§ Exercise aim
Up to and including the line that contains "bore_gap = 0.05; // [0.02:0.01:0.09]", repeat each line of the data exactly, starting from the first.

§ Recorded information

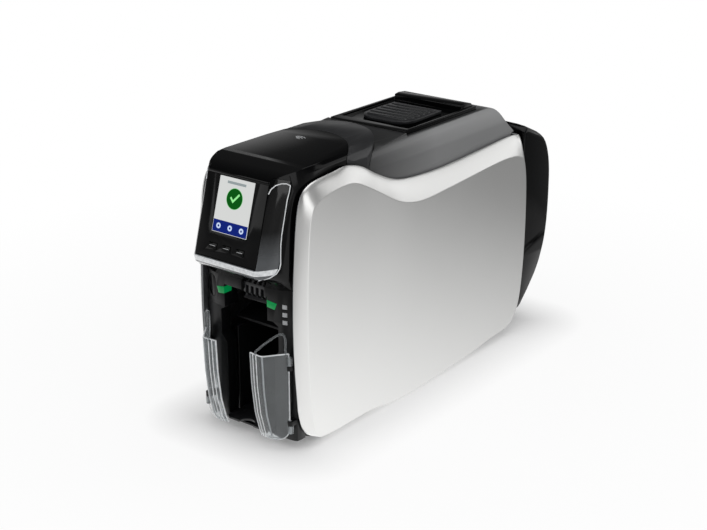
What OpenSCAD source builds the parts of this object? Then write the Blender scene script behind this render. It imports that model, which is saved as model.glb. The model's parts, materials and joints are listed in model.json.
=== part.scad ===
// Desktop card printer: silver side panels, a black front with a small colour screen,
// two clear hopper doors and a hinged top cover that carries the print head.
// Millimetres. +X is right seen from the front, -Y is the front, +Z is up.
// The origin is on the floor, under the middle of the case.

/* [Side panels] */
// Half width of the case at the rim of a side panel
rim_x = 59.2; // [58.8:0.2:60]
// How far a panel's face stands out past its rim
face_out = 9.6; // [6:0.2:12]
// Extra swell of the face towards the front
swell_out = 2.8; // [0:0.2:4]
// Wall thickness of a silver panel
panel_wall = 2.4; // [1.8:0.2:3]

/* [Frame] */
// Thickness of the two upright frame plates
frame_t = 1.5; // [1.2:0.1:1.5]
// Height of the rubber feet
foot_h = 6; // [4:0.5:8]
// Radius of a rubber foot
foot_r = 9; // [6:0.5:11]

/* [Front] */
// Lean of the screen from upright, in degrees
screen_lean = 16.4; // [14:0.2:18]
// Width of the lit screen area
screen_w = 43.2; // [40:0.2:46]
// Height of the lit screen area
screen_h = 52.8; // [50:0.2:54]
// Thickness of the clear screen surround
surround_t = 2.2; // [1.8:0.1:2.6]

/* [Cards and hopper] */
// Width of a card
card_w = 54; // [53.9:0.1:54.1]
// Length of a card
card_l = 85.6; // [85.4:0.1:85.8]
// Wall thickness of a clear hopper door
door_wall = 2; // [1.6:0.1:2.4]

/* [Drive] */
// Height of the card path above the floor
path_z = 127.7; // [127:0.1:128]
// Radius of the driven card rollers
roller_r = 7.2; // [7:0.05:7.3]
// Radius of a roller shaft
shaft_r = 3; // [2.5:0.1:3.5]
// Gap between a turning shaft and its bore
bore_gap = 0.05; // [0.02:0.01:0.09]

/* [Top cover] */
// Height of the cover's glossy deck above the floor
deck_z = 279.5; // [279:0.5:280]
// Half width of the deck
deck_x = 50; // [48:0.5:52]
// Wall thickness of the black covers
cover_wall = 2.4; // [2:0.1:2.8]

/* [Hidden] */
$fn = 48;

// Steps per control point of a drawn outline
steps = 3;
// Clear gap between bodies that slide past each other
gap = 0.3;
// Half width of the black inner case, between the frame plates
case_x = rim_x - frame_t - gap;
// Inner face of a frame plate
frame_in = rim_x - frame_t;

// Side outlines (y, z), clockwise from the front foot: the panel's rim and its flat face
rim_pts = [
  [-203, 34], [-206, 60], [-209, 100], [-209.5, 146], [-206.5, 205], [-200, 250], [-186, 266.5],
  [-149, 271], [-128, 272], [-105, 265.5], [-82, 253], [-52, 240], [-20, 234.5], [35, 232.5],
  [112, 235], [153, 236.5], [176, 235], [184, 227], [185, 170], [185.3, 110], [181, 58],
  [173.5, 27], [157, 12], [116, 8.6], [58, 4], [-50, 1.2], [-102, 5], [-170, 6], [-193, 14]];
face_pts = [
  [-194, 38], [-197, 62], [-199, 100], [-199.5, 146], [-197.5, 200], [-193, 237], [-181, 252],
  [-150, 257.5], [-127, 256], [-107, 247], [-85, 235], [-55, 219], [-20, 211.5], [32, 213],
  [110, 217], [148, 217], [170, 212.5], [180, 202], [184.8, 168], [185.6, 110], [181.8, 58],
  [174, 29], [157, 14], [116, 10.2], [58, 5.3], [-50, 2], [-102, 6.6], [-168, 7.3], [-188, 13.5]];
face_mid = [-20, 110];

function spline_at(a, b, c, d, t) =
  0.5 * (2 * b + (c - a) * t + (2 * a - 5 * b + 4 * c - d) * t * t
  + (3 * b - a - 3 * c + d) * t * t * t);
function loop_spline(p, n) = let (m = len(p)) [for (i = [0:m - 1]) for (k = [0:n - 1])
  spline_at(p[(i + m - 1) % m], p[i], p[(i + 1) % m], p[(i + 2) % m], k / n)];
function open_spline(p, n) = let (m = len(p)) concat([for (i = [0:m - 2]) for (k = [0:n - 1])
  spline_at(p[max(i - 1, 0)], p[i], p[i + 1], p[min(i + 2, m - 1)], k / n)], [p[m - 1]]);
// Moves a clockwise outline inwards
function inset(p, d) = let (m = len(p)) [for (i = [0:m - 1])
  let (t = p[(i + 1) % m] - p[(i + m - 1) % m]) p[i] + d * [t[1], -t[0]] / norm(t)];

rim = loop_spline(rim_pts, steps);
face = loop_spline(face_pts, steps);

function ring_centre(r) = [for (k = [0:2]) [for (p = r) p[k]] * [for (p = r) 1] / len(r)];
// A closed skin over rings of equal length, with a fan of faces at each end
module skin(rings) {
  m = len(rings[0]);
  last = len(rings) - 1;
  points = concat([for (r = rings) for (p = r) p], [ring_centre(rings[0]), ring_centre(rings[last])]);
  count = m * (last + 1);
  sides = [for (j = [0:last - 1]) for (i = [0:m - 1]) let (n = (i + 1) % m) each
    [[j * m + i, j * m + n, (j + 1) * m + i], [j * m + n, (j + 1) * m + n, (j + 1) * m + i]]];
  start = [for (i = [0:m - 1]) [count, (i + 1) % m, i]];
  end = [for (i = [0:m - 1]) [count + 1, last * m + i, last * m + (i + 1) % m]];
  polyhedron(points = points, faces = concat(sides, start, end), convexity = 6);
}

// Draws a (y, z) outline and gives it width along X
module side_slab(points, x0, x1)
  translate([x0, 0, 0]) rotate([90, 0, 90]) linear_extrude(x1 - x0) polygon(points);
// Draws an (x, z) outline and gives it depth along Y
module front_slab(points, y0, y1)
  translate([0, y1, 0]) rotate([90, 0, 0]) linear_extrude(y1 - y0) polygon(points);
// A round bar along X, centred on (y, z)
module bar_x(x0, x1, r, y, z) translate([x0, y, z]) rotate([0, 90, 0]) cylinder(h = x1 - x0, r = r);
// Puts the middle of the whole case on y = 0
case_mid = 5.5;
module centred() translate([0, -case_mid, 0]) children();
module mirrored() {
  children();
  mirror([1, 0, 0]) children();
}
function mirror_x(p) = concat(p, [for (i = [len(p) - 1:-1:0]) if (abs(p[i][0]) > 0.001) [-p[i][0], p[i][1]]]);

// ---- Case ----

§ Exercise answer
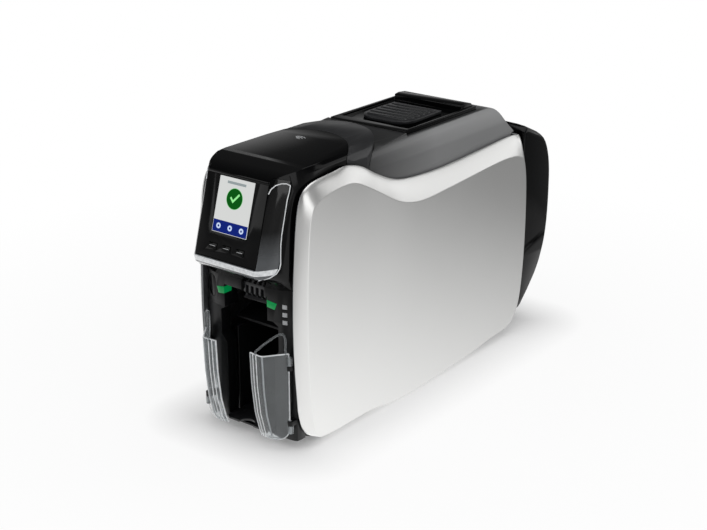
What OpenSCAD source builds the parts of this object? Then write the Blender scene script behind this render. It imports that model, which is saved as model.glb. The model's parts, materials and joints are listed in model.json.
=== part.scad ===
// Desktop card printer: silver side panels, a black front with a small colour screen,
// two clear hopper doors and a hinged top cover that carries the print head.
// Millimetres. +X is right seen from the front, -Y is the front, +Z is up.
// The origin is on the floor, under the middle of the case.

/* [Side panels] */
// Half width of the case at the rim of a side panel
rim_x = 59.2; // [58.8:0.2:60]
// How far a panel's face stands out past its rim
face_out = 9.6; // [6:0.2:12]
// Extra swell of the face towards the front
swell_out = 2.8; // [0:0.2:4]
// Wall thickness of a silver panel
panel_wall = 2.4; // [1.8:0.2:3]

/* [Frame] */
// Thickness of the two upright frame plates
frame_t = 1.5; // [1.2:0.1:1.5]
// Height of the rubber feet
foot_h = 6; // [4:0.5:8]
// Radius of a rubber foot
foot_r = 9; // [6:0.5:11]

/* [Front] */
// Lean of the screen from upright, in degrees
screen_lean = 16.4; // [14:0.2:18]
// Width of the lit screen area
screen_w = 43.2; // [40:0.2:46]
// Height of the lit screen area
screen_h = 52.8; // [50:0.2:54]
// Thickness of the clear screen surround
surround_t = 2.2; // [1.8:0.1:2.6]

/* [Cards and hopper] */
// Width of a card
card_w = 54; // [53.9:0.1:54.1]
// Length of a card
card_l = 85.6; // [85.4:0.1:85.8]
// Wall thickness of a clear hopper door
door_wall = 2; // [1.6:0.1:2.4]

/* [Drive] */
// Height of the card path above the floor
path_z = 127.7; // [127:0.1:128]
// Radius of the driven card rollers
roller_r = 7.2; // [7:0.05:7.3]
// Radius of a roller shaft
shaft_r = 3; // [2.5:0.1:3.5]
// Gap between a turning shaft and its bore
bore_gap = 0.05; // [0.02:0.01:0.09]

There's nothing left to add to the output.